WHAT IS NEEDED — Locate each line containing the string "that" and copy it out.

INFORMATION PROVIDED —

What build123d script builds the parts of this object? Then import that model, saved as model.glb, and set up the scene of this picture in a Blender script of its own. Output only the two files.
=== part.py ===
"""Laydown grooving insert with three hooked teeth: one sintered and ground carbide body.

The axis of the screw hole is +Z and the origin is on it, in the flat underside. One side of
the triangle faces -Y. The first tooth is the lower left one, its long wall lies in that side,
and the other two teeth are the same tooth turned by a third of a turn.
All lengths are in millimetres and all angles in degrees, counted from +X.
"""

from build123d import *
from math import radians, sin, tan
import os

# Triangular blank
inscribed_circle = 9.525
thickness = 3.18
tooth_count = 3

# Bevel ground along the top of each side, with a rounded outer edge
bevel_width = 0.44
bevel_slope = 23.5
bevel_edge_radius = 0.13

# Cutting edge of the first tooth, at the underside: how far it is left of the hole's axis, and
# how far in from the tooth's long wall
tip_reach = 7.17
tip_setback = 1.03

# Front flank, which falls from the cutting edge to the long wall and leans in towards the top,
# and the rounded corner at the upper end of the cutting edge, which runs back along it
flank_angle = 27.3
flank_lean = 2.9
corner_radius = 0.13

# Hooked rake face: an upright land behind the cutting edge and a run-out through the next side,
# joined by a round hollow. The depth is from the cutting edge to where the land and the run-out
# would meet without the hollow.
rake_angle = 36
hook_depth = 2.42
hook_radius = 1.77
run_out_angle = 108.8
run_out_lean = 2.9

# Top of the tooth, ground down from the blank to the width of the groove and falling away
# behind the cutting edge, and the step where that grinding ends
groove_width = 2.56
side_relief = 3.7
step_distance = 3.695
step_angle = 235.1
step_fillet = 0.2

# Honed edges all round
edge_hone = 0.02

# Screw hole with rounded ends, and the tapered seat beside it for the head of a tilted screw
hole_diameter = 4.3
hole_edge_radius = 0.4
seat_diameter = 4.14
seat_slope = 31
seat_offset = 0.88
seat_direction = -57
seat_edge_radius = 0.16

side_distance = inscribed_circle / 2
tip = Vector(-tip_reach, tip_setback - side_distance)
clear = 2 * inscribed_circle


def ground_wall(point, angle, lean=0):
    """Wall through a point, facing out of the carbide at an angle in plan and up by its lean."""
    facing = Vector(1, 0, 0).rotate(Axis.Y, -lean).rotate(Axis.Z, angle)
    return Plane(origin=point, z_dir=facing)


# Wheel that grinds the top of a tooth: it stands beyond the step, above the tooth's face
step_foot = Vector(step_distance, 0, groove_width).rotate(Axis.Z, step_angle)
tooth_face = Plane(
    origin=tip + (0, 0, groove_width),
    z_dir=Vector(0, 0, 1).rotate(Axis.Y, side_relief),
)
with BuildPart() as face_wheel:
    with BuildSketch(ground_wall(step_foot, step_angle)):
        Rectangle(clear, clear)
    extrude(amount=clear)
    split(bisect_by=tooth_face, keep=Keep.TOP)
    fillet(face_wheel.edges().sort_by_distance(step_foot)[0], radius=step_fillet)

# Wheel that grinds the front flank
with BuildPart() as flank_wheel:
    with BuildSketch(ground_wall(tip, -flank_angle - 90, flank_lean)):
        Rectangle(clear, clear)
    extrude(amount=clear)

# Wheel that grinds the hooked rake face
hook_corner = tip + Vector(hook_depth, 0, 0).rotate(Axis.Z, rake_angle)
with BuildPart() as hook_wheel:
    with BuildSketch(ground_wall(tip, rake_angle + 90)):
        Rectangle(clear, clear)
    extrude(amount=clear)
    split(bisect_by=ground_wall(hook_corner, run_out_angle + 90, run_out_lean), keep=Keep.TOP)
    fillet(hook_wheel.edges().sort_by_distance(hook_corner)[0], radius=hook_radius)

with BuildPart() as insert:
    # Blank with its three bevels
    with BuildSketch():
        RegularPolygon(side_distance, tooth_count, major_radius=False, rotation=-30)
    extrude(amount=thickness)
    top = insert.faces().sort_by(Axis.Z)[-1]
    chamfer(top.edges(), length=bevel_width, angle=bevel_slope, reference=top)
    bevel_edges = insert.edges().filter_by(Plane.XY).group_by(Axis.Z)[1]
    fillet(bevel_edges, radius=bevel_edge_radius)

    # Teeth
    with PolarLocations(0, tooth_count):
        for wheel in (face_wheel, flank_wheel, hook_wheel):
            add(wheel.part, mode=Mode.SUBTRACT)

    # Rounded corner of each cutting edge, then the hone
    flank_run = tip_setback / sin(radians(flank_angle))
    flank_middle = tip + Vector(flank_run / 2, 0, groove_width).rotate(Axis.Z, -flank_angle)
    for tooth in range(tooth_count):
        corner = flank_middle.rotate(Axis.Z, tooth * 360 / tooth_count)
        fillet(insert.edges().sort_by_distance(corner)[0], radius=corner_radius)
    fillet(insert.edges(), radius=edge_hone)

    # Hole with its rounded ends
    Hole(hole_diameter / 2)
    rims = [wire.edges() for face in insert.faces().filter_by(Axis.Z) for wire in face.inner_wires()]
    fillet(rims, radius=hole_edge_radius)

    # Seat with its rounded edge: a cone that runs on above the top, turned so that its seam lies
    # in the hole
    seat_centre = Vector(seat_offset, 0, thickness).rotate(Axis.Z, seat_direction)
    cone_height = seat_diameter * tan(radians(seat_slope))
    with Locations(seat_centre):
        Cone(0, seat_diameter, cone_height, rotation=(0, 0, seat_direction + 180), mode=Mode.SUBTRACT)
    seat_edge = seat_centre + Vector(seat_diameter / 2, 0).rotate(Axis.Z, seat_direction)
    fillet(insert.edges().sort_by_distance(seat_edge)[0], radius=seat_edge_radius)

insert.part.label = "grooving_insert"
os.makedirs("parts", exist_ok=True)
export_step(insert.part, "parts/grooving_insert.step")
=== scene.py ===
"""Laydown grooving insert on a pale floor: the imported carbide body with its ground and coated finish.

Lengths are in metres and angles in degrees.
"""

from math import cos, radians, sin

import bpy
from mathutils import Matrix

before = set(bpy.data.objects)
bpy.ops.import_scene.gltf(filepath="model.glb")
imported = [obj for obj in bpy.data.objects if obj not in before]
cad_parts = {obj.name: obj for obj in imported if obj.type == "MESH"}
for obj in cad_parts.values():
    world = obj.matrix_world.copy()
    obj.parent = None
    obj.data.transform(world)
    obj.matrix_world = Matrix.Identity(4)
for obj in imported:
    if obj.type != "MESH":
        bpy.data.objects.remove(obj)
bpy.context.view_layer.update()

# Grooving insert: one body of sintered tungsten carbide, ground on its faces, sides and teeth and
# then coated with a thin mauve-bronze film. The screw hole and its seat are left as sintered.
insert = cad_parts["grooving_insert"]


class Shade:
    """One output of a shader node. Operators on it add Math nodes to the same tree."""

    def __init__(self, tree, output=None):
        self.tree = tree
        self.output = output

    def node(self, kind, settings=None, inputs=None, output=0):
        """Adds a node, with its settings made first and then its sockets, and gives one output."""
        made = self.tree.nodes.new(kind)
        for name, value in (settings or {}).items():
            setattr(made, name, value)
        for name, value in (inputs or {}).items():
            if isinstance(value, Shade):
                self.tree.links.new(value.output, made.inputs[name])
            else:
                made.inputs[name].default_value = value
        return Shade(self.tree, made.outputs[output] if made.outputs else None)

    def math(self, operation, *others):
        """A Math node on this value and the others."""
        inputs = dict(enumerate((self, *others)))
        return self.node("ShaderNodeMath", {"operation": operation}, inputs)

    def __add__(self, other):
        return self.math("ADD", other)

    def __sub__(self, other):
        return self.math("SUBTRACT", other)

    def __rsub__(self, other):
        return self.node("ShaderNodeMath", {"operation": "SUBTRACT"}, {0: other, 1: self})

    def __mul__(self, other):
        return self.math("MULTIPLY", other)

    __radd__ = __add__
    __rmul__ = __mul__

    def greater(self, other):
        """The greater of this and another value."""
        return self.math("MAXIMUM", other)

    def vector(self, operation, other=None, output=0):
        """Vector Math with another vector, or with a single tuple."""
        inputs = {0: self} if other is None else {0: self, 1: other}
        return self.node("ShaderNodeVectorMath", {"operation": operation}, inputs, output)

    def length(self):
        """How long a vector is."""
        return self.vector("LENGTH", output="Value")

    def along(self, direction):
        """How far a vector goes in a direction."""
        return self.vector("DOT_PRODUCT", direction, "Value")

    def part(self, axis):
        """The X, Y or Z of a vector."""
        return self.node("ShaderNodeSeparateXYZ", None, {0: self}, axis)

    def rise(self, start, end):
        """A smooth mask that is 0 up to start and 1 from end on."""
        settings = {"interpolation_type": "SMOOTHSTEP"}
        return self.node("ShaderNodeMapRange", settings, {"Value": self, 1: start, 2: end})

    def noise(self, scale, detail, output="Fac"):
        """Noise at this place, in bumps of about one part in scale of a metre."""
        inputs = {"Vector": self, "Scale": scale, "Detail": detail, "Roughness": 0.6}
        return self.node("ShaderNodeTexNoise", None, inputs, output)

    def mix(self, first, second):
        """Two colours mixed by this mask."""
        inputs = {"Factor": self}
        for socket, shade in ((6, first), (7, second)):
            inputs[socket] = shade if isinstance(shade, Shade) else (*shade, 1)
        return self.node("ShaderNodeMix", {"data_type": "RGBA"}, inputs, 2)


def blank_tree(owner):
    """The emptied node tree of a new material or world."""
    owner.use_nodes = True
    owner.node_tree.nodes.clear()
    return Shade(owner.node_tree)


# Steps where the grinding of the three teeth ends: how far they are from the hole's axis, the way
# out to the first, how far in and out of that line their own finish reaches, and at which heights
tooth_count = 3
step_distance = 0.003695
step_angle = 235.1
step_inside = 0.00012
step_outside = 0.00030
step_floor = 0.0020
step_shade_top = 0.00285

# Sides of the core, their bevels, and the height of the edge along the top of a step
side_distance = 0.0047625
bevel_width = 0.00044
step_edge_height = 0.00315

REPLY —
What build123d script builds the parts of this object? Then import that model, saved as model.glb, and set up the scene of this picture in a Blender script of its own. Output only the two files.
the triangle faces -Y. The first tooth is the lower left one, its long wall lies in that side,
# behind the cutting edge, and the step where that grinding ends
# Wheel that grinds the top of a tooth: it stands beyond the step, above the tooth's face
# Wheel that grinds the front flank
# Wheel that grinds the hooked rake face
    # Seat with its rounded edge: a cone that runs on above the top, turned so that its seam lies
        """A smooth mask that is 0 up to start and 1 from end on."""
# out to the first, how far in and out of that line their own finish reaches, and at which heights